これらのカビやダニの死骸、フンはアレルゲンとなり、アレルギー性鼻炎、気管支喘息、アトピー性皮膚炎といったアレルギー症状を引き起こしたり、悪化させたりする原因となります。特に、小さなお子様や高齢者、アレルギー体質の方がいるご家庭では、深刻な健康被害につながる恐れがあるため、一刻も早い対策が必要です。
修理費用の増大と資産価値の低下
雨漏りは、発見が早ければ早いほど、比較的安価な費用で修理が可能です。しかし、放置して被害が拡大すると、修理の規模も大きくなり、費用も雪だるま式に膨れ上がっていきます。
| 状況 | 主な修理内容 | 費用相場 |
|---|---|---|
| 初期段階 | 原因箇所のコーキング補修、瓦の部分的な差し替えなど | 3万円~20万円程度 |
| 放置後(被害拡大) | 屋根全体の葺き替え、下地や構造材の交換、内装の全面リフォームなど | 100万円~500万円以上 |
上の表のように、初期対応を怠った結果、修理費用が数十倍に膨れ上がってしまうケースは決して珍しくありません。さらに、雨漏りの履歴がある、あるいは構造にダメージが及んだ建物は「瑕疵(かし)物件」とみなされ、将来的に売却する際に資産価値が大幅に下落するという経済的な損失にも繋がります。
漏電やシロアリ発生などの二次被害
雨漏りは、建物や健康への直接的な被害だけでなく、恐ろしい二次被害を引き起こす可能性も秘めています。
漏電による火災リスク
天井裏や壁の内部を通っている電気配線に雨水が接触すると、漏電を引き起こす危険性があります。漏電は、ブレーカーが落ちる原因になるだけでなく、最悪の場合、火災につながる重大な事故の原因となります。照明器具の近くで雨漏りしている場合は、特に注意が必要です。
シロアリの発生
シロアリは、湿って柔らかくなった木材を好んで餌にします。雨漏りによって湿った土台や柱は、シロアリにとって格好の住処となってしまいます。シロアリ被害が進行すると、建物の耐震性が著しく損なわれ、倒壊のリスクさえ生じます。雨漏り修理とは別に、シロアリの駆除費用も必要となり、さらなる経済的負担を強いられることになります。
まとめ
本記事では、雨漏り修理の費用を抑える3つのコツと、後悔しないための優良な業者の見分け方について詳しく解説しました。雨漏りは放置すると建物の構造躯体を腐食させ、シロアリの発生やカビによる健康被害を引き起こすなど、深刻な問題に発展する可能性があります。そのため、発見したらすぐに専門家へ相談することが重要です。

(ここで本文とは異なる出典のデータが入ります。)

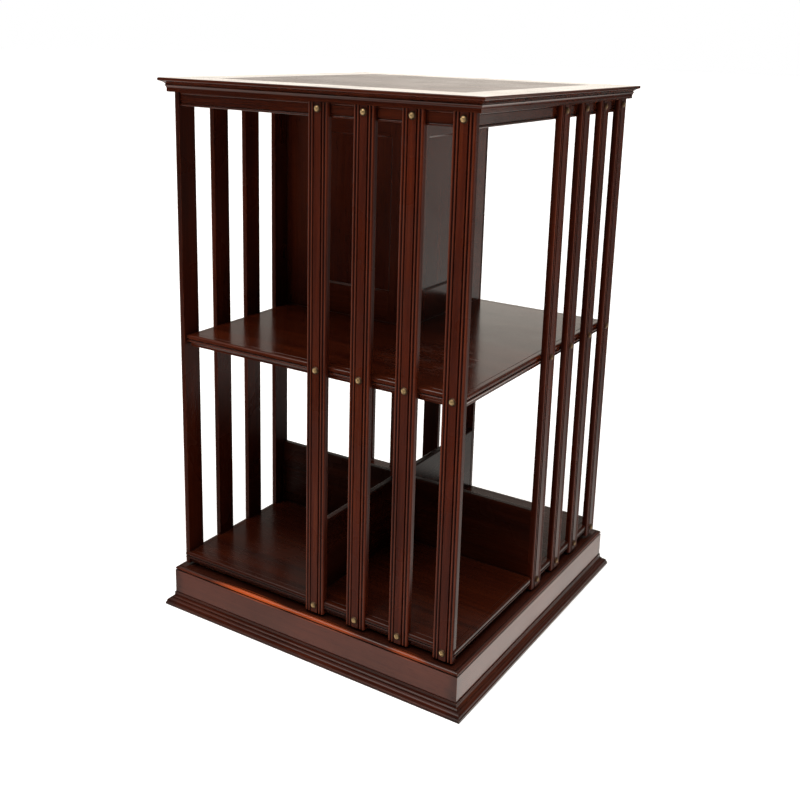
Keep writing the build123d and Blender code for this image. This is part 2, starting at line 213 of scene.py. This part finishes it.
def wood(name, axis, stops, wear_and_highlight, rough, shine=0.5, pore_depth=0.00001, wear=0.5, grime=0.6,
         scuffs=(), reeded=False, ledge=1.0, corner=None, rubbed=()):
    """Solid timber with its grain along one axis, figured through its whole thickness.

    Scuffs are duller patches, and rubbed ones are worn to orange and painted as an orange
    highlight: (centre, size, strength).
    Up-face shade is painted shade that dims the faces that look up. Corner shade is the two
    distances from the middle planes between which painted shade darkens the wood towards a
    corner."""
    mat = bpy.data.materials.new(name)
    t = Tree(mat)
    place = t.add("TexCoord").outputs["Object"]
    colour, fine, pores = figure_of(t, place, axis, stops)

    # rubbed edges show lighter wood, and the hollows of the mouldings hold old polish
    normal = t.add("NewGeometry").outputs["Normal"]
    soft = t.add("Bevel", {"Radius": EDGE_RADIUS}, samples=6)
    edge = t.maths("SUBTRACT", 1.0, t.dot(soft.outputs[0], normal))
    rub = t.clouds(place, (60.0, 60.0, 60.0), 4.0, 0.6)
    rub = t.times(t.spread(edge, 0.02, 0.22), t.spread(rub, 0.42, 0.62))
    hollow = t.add("AmbientOcclusion", {"Distance": HOLLOW_REACH}, samples=6)
    dirt = t.spread(hollow.outputs["AO"], 0.35, 0.85, 1.0, 0.0)
    clean = t.maths("SUBTRACT", 1.0, dirt, clamp=True)
    colour = t.mix(t.times(dirt, grime), colour, rgba(HOLLOW_POLISH))
    # painted shade: faces that look up are painted darker, as if shaded by the case above them
    if ledge < 1.0:
        facing = t.add("SeparateXYZ", {"Vector": normal}).outputs["Z"]
        colour = t.darken(colour, t.spread(facing, 0.35, 0.95, 1.0, ledge))
    # painted shade: the wood is painted darker towards the corners, with a ragged edge
    if corner:
        flats = t.add("SeparateXYZ", {"Vector": t.vector("ABSOLUTE", place)})
        nearer = t.maths("MINIMUM", flats.outputs["X"], flats.outputs["Y"])
        ragged = t.clouds(place, (40.0, 40.0, 40.0), 3.0, 0.6)
        nearer = t.maths("ADD", nearer, t.spread(ragged, 0.3, 0.7, -0.006, 0.006))
        corner_shading = t.spread(nearer, corner[0], corner[1], 0.0, 0.55, smooth=True)
        colour = t.mix(corner_shading, colour, rgba(CORNER_SHADE))
    if reeded:
        colour = reeding(t, place, colour, wear_and_highlight)
    # painted highlight, partly wear: orange patches rubbed along the bead
    for centre, size, strength in rubbed:
        apart = patch_distance(t, place, centre, size)
        near = t.spread(apart, 1.0, 0.0, 0.0, strength, smooth=True)
        colour = t.mix(t.times(near, clean), colour, rgba(RUBBED_ORANGE_HIGHLIGHT))
    colour = t.mix(t.times(t.times(rub, clean), wear), colour, rgba(wear_and_highlight))

    # the polish is smeared by hands, broken on the scuffs, and dull in hollows and pores
    smear = t.clouds(place, (14.0, 11.0, 13.0), 2.0, 0.5, 0.4)
    rough_now = t.spread(smear, 0.35, 0.68, rough[0], rough[1])
    for centre, size, strength in scuffs:
        apart = patch_distance(t, place, centre, size)
        near = t.spread(apart, 1.0, 0.1, smooth=True)
        scratched = t.clouds(place, (38.0, 95.0, 60.0), 5.0, 0.7, 0.8)
        scratched = t.times(t.spread(scratched, 0.46, 0.62), near)
        rough_now = t.maths("ADD", rough_now, t.times(scratched, strength))
    rough_now = t.maths("ADD", rough_now, t.times(dirt, 0.22))
    rough_now = t.maths("ADD", rough_now, t.times(pores, 0.08), clamp=True)

    # open pores and fine grain, over the slow waves of a hand-planed board
    bumped = t.bump(t.maths("SUBTRACT", t.times(fine, 0.30), pores), pore_depth)
    bumped = t.bump(t.clouds(place, (17.0, 17.0, 17.0), 1.0), 0.0006, 0.35, bumped)
    shader = t.add("BsdfPrincipled", {
        "Base Color": colour, "Roughness": rough_now, "Normal": bumped,
        "IOR": 1.5, "Specular IOR Level": shine})
    t.add("OutputMaterial", {"Surface": shader})
    return mat


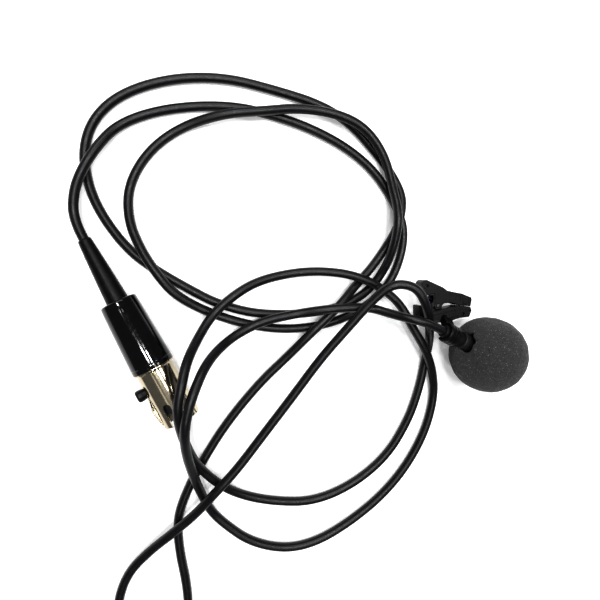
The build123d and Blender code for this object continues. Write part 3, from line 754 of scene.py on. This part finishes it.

修理費用を抑えるためには、「火災保険の適用」「複数業者からの相見積もり」「自治体の補助金制度」の活用が有効です。しかし、最も大切なのは、雨漏りの原因を正確に特定し、適切な修理を行える信頼できる業者を選ぶことです。本記事で紹介した「専門資格の有無」「丁寧な原因調査」「豊富な施工実績」といったポイントを参考に、複数の業者を慎重に比較検討してください。
突然の雨漏りは誰しも不安になるものですが、正しい知識を持って冷静に対応すれば、被害と費用を最小限に抑えることができます。この記事が、あなたの不安を解消し、適切な雨漏り修理を実現するための一助となれば幸いです。